Chevron's Statement of Defence relies heavily on the legal distinction between Chevron and Chevron Canada, but it also raises other issues.
It was only after Justice Brown's decision was released that it was held in New York that the Ecuadorian judgment was obtained by fraudulent means. Therefore, although Justice Brown did not canvass the issue of fraud, it remains open to Chevron and Chevron Canada to impeach the Ecuadorian judgment, which would constitute a complete defence to the recognition and enforcement action.
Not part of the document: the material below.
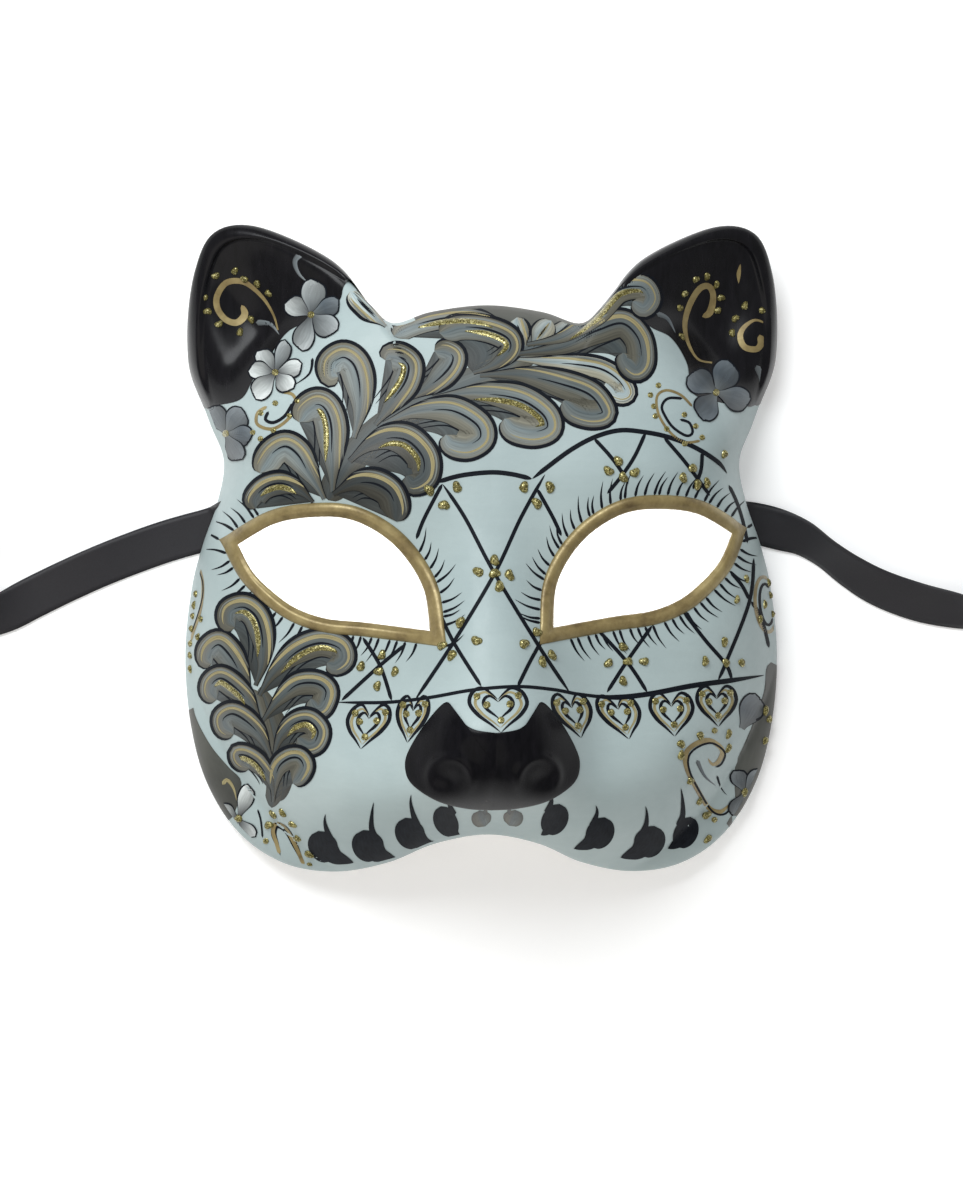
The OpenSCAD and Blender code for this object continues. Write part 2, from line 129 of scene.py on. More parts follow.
FLIP = np.array([-1, 1, 1, 1])
RIM_ENDS = np.concatenate([[RIM[1] * FLIP], RIM, [RIM[-2] * FLIP]])
RIM_SPANS = len(RIM) - 1


def rim_at(u):
    edge = along(RIM_ENDS, np.asarray(u, float) + 1)
    edge[..., 2] = np.maximum(edge[..., 2], 0)
    return edge


RIM_TABLE = rim_at(np.linspace(0, RIM_SPANS, 2401))
BEARING = np.arctan2(RIM_TABLE[:, 0], RIM_TABLE[:, 1])
RADIUS = np.hypot(RIM_TABLE[:, 0], RIM_TABLE[:, 1])


def bell(x, y, cx, cy, wx, wy, high):
    return high * np.exp(-((x - cx) / wx) ** 2 - ((y - cy) / wy) ** 2)


def step_up(a, b, value):
    f = np.clip((value - a) / (b - a), 0, 1)
    return f * f * (3 - 2 * f)


def face(x, y):
    """The head's dome, the ridge of the nose, and what swells or sinks round them; x is not negative."""
    dome = 8 + 50 * np.sqrt(np.maximum(0.02, 1 - (x / 99) ** 2 - ((y - 5) / 120) ** 2))
    u = (RIDGE_TOP - y) / RIDGE_STEP
    wide = 13 + 12 * step_up(10, -58, y)
    ridge = np.where(u < 0, 0, along(RIDGE, np.clip(u, 0, len(RIDGE) - 1))) * np.exp(-(x / wide) ** 2.4)
    pad = 8 * np.exp(-(x / 25) ** 4 - ((y + 63) / 17) ** 4)
    swells = (bell(x, y, 37, -78, 27, 22, 13) + bell(x, y, 66, -60, 22, 26, 5) + bell(x, y, 44, 24, 26, 13, 4)
              - bell(x, y, 46, -8, 24, 13, 5) - bell(x, y, 14, -70, 4.5, 3.5, 2.5)
              - bell(x, y, 0, -80, 2.5, 8, 1.5))
    return dome + ridge + pad + swells


def ear(x, y):
    """A leaning plane with a hollow in it."""
    dx, dy = x - EAR_MIDDLE[0], y - EAR_MIDDLE[1]
    lengthwise, across = 0.5 * dx + 0.87 * dy, 0.87 * dx - 0.5 * dy
    hollow = EAR_CUP * np.exp(-(lengthwise / EAR_HALF[0]) ** 2 - (across / EAR_HALF[1]) ** 2)
    return 37 - 0.3 * x + 0.14 * y - hollow


def height(x, y):
    """Height of the outside of the mask over any point."""
    x = np.abs(x)
    e = step_up(-13, 12, x * EAR_NORMAL[0] + y * EAR_NORMAL[1] - EAR_LINE)
    form = face(x, y) * (1 - e) + ear(x, y) * e
    bearing = np.arctan2(x, y)
    t = np.minimum(1, np.hypot(x, y) / np.interp(bearing, BEARING, RADIUS))
    foot = np.interp(bearing, BEARING, RIM_TABLE[:, 2])
    roll = np.interp(bearing, BEARING, RIM_TABLE[:, 3])
    return foot + (form - foot) * np.sqrt(np.maximum(0, 1 - t ** roll))


def normal(x, y, step=0.3):
    dx = (height(x + step, y) - height(x - step, y)) / (2 * step)
    dy = (height(x, y + step) - height(x, y - step)) / (2 * step)
    n = np.stack([-dx, -dy, np.ones_like(dx)], axis=-1)
    return n / np.linalg.norm(n, axis=-1, keepdims=True)


def on_face(x, y, lift=0.0):
    """The point of the face over x and y, raised square to it."""
    x, y = np.asarray(x, float), np.asarray(y, float)
    lift = np.asarray(lift, float)
    return np.stack([x, y, height(x, y)], axis=-1) + lift[..., None] * normal(x, y)


def seen(spots, lift=0.0):
    """The points of the face that the camera sees at spots of its own plane."""
    spots = np.asarray(spots, float)
    x = spots[..., 0] / math.cos(YAW)
    y = spots[..., 1]
    for _ in range(SEEN_STEPS):
        x = 0.5 * x + 0.5 * (spots[..., 0] - height(x, y) * math.sin(YAW)) / math.cos(YAW)
    far = np.hypot(x, y) / np.interp(np.arctan2(np.abs(x), y), BEARING, RADIUS)
    pull = np.minimum(1, RIM_MARGIN / np.maximum(far, 0.1))
    return on_face(x * pull, y * pull, lift)


# ---------------------------------------------------------------- meshes

def grid_faces(rows, across, shut=False, start=0):
    """Quads of a grid of points, in rows that may be closed into rings."""
    j, i = np.meshgrid(np.arange(rows - 1), np.arange(across if shut else across - 1), indexing="ij")
    a = start + j * across + i
    b = start + j * across + (i + 1) % across
    return np.stack([a, b, b + across, a + across], axis=-1).reshape(-1, 4)


def brush_grid(shape, run=0.0, side=0.0, tone=0.0):
    """Brush values for a grid of points: along, across and tone."""
    brush = np.zeros((*shape, 4))
    brush[..., 0] = run
    brush[..., 1] = side
    brush[..., 2] = tone
    return brush


def turn_outward(mesh):
    """Turns the faces of a closed mesh to look out of it."""
    work = bmesh.new()
    work.from_mesh(mesh)
    bmesh.ops.recalc_face_normals(work, faces=work.faces)
    work.to_mesh(mesh)
    work.free()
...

Impeachment of the judgment would require the Chevron entities to show either that a) the judgment was obtained by fraud extrinsic to the record before the foreign court; b) the proceedings were conducted in a manner contrary to natural justice; or c) recognition and enforcement would be contrary to public policy.
As noted earlier, a New York court has held that Justice Zambrano was bribed to render a ghost-written judgment. Predictably, the Chevron entities have used this holding to bolster their argument that the Ecuadorian proceedings were conducted contrary to natural justice.
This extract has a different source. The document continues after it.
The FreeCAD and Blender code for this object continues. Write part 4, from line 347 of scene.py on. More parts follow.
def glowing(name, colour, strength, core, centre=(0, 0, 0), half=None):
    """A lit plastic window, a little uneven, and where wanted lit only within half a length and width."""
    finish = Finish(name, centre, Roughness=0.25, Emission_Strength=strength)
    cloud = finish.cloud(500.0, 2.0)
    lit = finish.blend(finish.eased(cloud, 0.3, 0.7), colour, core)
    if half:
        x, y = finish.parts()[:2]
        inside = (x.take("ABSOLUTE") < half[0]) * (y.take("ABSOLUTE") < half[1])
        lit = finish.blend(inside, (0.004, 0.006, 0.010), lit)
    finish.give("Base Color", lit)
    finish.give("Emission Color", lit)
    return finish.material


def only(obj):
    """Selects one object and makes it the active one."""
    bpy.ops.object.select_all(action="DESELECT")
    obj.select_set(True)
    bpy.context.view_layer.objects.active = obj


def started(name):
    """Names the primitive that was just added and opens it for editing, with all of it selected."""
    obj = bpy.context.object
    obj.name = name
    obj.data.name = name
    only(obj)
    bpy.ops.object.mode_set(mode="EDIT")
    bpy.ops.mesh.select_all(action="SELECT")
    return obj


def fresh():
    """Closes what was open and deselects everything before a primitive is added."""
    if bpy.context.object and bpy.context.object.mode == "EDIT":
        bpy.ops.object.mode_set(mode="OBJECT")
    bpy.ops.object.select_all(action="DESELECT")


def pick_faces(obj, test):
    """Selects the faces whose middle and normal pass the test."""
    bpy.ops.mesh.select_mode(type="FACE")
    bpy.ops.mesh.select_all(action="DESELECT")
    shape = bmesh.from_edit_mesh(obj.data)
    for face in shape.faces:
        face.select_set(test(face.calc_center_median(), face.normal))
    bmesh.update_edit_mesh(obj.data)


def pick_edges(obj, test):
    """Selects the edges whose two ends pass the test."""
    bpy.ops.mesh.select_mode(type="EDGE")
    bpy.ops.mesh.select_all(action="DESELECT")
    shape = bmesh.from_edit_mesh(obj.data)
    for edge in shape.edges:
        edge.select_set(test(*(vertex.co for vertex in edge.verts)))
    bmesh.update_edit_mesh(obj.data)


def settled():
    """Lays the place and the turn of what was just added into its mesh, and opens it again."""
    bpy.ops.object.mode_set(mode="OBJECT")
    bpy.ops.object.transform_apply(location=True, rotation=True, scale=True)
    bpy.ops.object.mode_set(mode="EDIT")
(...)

Texaco has Already Paid for Remediation Efforts
In the mid- to late-1990s, Texaco agreed with Ecuador to pay for remediation efforts in exchange for releases from several types of claims. Therefore, Chevron argues that it would be contrary to natural justice to allow the plaintiffs to bring a claim for which Texaco had already obtained releases. The matter is complicated by the fact that the Ecuadorian action was initiated under environmental legislation that was put in place after Texaco signed these releases, and the legislation has retroactive effect in Ecuador.
In response, the plaintiffs argue that the Ecuadorian judgment was reasonable and that Chevron was provided with a fair chance to present its case in Ecuador, including on appeal of the allegedly fraudulent judgment of Justice Zambrano. Having lost in Ecuador, the plaintiffs argue that Chevron should not be allowed to re-litigate those issues in Canada.
The decision in the motion for summary judgment will have to grapple with these difficult questions, which go to the heart of both corporate law and international law. In any case, the decision will likely be appealed. The battle is far from over.